- _STATED GOAL_:
In full and without alteration, give the listing again.

- _MATERIAL_:
- - -

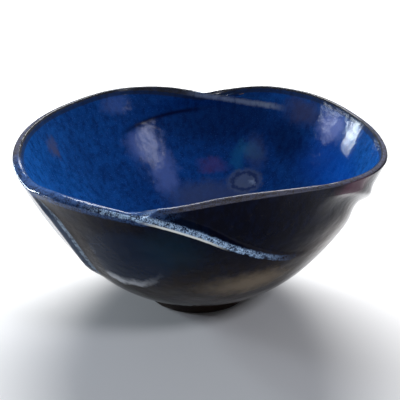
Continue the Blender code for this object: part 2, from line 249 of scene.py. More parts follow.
# ---- camera, floor and lamps --------------------------------------------------
LENS = 108.19
SENSOR = 36.0
CAMERA_SHIFT = (0.0056, 0.0051)
CAMERA_UP = 24.79     # degrees above level
CAMERA_FAR = 0.59235
CAMERA_AT = (0.0, 0.0, 0.04844)
WORLD_COLOUR = (0.9, 0.93, 1.0)
WORLD_STRENGTH = 0.12
FLOOR_HALF = 2.5
FLOOR_COLOUR = (0.85, 0.85, 0.85)
LAMPS_AT = (0.0, 0.0, 0.05)
# name, place, size, watts, colour
LAMPS = (
    ("back_high", (0.0, 0.85, 0.85), (0.9, 0.4), 28.0, (1.0, 1.0, 1.0)),
    ("left_sky", (-0.95, 0.25, 0.27), (0.22, 0.14), 3.5, (0.80, 0.88, 1.0)),
    ("right_front", (0.65, -0.62, 0.85), (0.20, 0.26), 4.2, (0.90, 0.92, 1.0)),
    ("back_left_card", (-0.66, 0.52, 0.165), (0.13, 0.07), 2.6, (0.80, 0.93, 1.0)),
)


# ---- curves ------------------------------------------------------------------
def smoothstep(x):
    """Zero below 0, one above 1, and a smooth S between."""
    x = np.clip(x, 0.0, 1.0)
    return x * x * (3.0 - 2.0 * x)


def stretch(x, span):
    """One along a stretch of x, easing in and out of it as the span says."""
    start, rise, stop, fall = span
    return smoothstep((x - start) / rise) * (1.0 - smoothstep((x - stop) / fall))


def through(knots, angle):
    """Smooth curve through the knots; constant beyond the first and last."""
    at, value = np.array(knots, float).T
    slope = np.gradient(value, at)
    angle = np.clip(angle, at[0], at[-1])
    i = np.clip(np.searchsorted(at, angle, side="right") - 1, 0, len(at) - 2)
    step = at[i + 1] - at[i]
    s = (angle - at[i]) / step
    start = s * (1.0 - s) ** 2 * step * slope[i]
    end = s * s * (s - 1.0) * step * slope[i + 1]
    return value[i] + (value[i + 1] - value[i]) * smoothstep(s) + start + end


def after(angle, start):
    """Angle turned past start, from -180 up to 180."""
    return (angle - start + 180.0) % 360.0 - 180.0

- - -

- _RESULT FOR THIS TASK_:
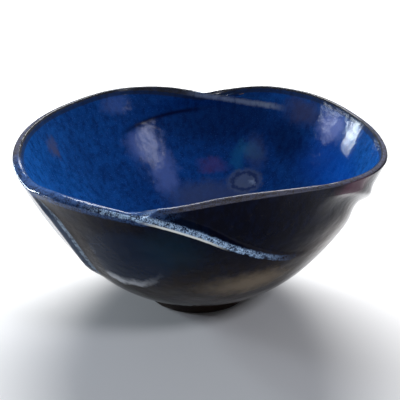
Continue the Blender code for this object: part 2, from line 249 of scene.py. More parts follow.
# ---- camera, floor and lamps --------------------------------------------------
LENS = 108.19
SENSOR = 36.0
CAMERA_SHIFT = (0.0056, 0.0051)
CAMERA_UP = 24.79     # degrees above level
CAMERA_FAR = 0.59235
CAMERA_AT = (0.0, 0.0, 0.04844)
WORLD_COLOUR = (0.9, 0.93, 1.0)
WORLD_STRENGTH = 0.12
FLOOR_HALF = 2.5
FLOOR_COLOUR = (0.85, 0.85, 0.85)
LAMPS_AT = (0.0, 0.0, 0.05)
# name, place, size, watts, colour
LAMPS = (
    ("back_high", (0.0, 0.85, 0.85), (0.9, 0.4), 28.0, (1.0, 1.0, 1.0)),
    ("left_sky", (-0.95, 0.25, 0.27), (0.22, 0.14), 3.5, (0.80, 0.88, 1.0)),
    ("right_front", (0.65, -0.62, 0.85), (0.20, 0.26), 4.2, (0.90, 0.92, 1.0)),
    ("back_left_card", (-0.66, 0.52, 0.165), (0.13, 0.07), 2.6, (0.80, 0.93, 1.0)),
)


# ---- curves ------------------------------------------------------------------
def smoothstep(x):
    """Zero below 0, one above 1, and a smooth S between."""
    x = np.clip(x, 0.0, 1.0)
    return x * x * (3.0 - 2.0 * x)


def stretch(x, span):
    """One along a stretch of x, easing in and out of it as the span says."""
    start, rise, stop, fall = span
    return smoothstep((x - start) / rise) * (1.0 - smoothstep((x - stop) / fall))


def through(knots, angle):
    """Smooth curve through the knots; constant beyond the first and last."""
    at, value = np.array(knots, float).T
    slope = np.gradient(value, at)
    angle = np.clip(angle, at[0], at[-1])
    i = np.clip(np.searchsorted(at, angle, side="right") - 1, 0, len(at) - 2)
    step = at[i + 1] - at[i]
    s = (angle - at[i]) / step
    start = s * (1.0 - s) ** 2 * step * slope[i]
    end = s * s * (s - 1.0) * step * slope[i + 1]
    return value[i] + (value[i + 1] - value[i]) * smoothstep(s) + start + end


def after(angle, start):
    """Angle turned past start, from -180 up to 180."""
    return (angle - start + 180.0) % 360.0 - 180.0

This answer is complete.